■ **SOURCE MATERIAL**

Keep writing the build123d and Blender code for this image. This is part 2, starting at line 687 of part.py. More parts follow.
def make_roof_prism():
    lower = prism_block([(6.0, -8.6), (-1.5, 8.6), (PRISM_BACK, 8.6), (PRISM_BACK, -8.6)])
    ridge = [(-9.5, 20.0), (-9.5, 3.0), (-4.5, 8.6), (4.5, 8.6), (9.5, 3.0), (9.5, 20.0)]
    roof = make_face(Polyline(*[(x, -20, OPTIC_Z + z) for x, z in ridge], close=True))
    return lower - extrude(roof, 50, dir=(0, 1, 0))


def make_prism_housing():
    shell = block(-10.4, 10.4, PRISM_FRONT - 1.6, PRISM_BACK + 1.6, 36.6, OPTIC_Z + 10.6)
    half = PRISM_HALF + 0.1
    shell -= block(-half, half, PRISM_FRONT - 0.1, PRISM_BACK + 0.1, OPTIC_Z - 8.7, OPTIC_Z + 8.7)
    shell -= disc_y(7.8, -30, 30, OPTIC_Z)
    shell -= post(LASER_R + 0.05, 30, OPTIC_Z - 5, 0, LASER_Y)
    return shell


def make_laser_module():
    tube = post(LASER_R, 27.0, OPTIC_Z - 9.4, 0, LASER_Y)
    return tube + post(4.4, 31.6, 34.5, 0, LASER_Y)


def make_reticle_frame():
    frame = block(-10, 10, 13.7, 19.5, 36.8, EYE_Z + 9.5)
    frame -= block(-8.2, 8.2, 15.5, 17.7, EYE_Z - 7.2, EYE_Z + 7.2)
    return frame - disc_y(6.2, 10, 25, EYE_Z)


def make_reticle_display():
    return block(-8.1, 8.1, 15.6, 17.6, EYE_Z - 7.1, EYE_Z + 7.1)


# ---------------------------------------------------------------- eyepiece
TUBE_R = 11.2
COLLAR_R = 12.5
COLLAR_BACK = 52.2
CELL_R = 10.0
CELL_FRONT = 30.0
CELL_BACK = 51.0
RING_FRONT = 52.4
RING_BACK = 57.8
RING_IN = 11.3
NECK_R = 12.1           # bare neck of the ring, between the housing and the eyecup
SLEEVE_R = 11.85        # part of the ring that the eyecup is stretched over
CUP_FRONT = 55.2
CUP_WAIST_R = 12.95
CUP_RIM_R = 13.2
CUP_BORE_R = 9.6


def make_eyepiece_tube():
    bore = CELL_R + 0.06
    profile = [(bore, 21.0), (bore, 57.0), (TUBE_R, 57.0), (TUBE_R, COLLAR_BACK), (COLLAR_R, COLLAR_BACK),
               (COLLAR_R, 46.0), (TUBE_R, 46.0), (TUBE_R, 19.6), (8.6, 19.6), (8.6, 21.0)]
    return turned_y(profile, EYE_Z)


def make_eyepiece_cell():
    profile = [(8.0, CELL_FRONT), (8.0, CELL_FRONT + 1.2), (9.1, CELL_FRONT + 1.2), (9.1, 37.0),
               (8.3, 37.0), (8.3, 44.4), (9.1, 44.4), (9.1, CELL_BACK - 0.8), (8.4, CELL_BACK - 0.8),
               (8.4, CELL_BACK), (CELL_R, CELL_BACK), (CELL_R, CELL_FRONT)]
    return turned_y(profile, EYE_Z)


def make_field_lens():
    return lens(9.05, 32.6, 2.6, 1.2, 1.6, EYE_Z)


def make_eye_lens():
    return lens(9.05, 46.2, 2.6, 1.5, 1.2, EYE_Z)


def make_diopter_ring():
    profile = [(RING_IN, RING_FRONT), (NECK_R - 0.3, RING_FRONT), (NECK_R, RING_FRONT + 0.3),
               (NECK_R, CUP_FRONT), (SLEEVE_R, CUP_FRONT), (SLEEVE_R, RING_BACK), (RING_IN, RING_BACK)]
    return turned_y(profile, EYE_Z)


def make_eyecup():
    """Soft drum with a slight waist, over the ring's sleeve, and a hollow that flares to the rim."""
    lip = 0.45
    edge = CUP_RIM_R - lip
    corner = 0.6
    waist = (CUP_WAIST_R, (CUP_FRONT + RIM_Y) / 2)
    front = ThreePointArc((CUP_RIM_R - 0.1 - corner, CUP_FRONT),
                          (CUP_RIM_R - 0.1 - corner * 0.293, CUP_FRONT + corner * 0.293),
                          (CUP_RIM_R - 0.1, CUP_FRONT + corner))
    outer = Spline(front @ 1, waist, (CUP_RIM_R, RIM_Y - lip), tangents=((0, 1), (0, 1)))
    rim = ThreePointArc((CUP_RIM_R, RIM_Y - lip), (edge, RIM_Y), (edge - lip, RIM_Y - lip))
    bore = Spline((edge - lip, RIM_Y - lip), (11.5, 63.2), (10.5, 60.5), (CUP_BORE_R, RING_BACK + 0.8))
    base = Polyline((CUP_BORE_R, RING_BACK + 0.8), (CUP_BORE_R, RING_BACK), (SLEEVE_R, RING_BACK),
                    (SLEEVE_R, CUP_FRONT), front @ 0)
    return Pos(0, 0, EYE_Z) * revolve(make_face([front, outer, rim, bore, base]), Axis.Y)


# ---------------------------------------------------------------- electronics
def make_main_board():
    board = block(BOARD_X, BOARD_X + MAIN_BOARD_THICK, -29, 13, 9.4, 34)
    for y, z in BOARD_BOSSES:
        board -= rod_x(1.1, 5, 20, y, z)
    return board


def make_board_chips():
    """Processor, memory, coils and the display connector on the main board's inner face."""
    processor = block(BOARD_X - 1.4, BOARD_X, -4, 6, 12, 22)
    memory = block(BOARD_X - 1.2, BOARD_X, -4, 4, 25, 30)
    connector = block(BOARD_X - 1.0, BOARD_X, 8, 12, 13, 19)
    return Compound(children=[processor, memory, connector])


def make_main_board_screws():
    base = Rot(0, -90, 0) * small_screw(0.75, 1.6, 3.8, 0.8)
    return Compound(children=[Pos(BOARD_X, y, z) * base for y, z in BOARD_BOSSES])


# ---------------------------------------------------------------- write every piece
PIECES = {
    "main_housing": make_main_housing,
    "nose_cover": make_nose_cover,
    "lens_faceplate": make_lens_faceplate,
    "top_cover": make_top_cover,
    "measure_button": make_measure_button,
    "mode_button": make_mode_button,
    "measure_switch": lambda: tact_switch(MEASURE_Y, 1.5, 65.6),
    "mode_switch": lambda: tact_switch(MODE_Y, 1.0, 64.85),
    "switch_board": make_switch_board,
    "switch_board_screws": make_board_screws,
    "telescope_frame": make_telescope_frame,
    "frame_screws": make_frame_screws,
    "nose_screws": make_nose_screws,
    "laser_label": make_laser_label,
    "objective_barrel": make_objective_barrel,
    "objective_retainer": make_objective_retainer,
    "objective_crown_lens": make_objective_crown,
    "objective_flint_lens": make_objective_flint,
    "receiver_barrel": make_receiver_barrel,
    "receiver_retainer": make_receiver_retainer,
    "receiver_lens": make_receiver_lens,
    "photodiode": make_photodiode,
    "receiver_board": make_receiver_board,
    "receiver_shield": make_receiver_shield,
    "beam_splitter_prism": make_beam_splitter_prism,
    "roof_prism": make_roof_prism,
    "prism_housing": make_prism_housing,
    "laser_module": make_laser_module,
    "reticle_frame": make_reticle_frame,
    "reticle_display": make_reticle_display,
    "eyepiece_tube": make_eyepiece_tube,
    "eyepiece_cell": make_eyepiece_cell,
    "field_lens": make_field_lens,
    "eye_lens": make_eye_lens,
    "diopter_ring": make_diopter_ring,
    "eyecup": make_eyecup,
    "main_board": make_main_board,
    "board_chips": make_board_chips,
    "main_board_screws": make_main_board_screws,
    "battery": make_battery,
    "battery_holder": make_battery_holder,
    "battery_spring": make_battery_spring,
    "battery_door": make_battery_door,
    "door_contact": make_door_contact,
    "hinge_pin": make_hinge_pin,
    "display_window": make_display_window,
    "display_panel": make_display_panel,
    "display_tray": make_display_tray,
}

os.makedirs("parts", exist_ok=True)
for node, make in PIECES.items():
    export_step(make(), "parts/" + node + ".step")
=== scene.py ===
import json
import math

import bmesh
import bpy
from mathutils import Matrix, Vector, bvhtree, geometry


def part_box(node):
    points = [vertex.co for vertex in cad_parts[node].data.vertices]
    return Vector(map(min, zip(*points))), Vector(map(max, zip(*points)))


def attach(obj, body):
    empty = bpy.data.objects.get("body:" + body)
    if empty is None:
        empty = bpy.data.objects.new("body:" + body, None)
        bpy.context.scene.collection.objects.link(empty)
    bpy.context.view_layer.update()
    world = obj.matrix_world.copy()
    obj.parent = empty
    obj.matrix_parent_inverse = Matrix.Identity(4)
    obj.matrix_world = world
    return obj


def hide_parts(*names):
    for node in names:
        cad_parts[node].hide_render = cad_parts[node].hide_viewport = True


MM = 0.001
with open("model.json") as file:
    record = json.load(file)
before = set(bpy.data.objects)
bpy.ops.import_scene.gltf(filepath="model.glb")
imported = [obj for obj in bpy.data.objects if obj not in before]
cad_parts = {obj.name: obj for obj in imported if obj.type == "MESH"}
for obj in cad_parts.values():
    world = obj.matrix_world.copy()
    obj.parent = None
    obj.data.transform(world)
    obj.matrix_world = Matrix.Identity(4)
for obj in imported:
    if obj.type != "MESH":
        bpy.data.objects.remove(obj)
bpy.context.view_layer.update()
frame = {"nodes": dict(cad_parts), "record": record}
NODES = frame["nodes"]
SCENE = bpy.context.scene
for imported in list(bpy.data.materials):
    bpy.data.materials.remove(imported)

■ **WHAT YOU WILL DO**
Write out only the final block of lines, starting at the line with "if empty is" and running to the end of the material.

■ **RESPONSE FOR THIS EXERCISE**
    if empty is None:
        empty = bpy.data.objects.new("body:" + body, None)
        bpy.context.scene.collection.objects.link(empty)
    bpy.context.view_layer.update()
    world = obj.matrix_world.copy()
    obj.parent = empty
    obj.matrix_parent_inverse = Matrix.Identity(4)
    obj.matrix_world = world
    return obj


def hide_parts(*names):
    for node in names:
        cad_parts[node].hide_render = cad_parts[node].hide_viewport = True


MM = 0.001
with open("model.json") as file:
    record = json.load(file)
before = set(bpy.data.objects)
bpy.ops.import_scene.gltf(filepath="model.glb")
imported = [obj for obj in bpy.data.objects if obj not in before]
cad_parts = {obj.name: obj for obj in imported if obj.type == "MESH"}
for obj in cad_parts.values():
    world = obj.matrix_world.copy()
    obj.parent = None
    obj.data.transform(world)
    obj.matrix_world = Matrix.Identity(4)
for obj in imported:
    if obj.type != "MESH":
        bpy.data.objects.remove(obj)
bpy.context.view_layer.update()
frame = {"nodes": dict(cad_parts), "record": record}
NODES = frame["nodes"]
SCENE = bpy.context.scene
for imported in list(bpy.data.materials):
    bpy.data.materials.remove(imported)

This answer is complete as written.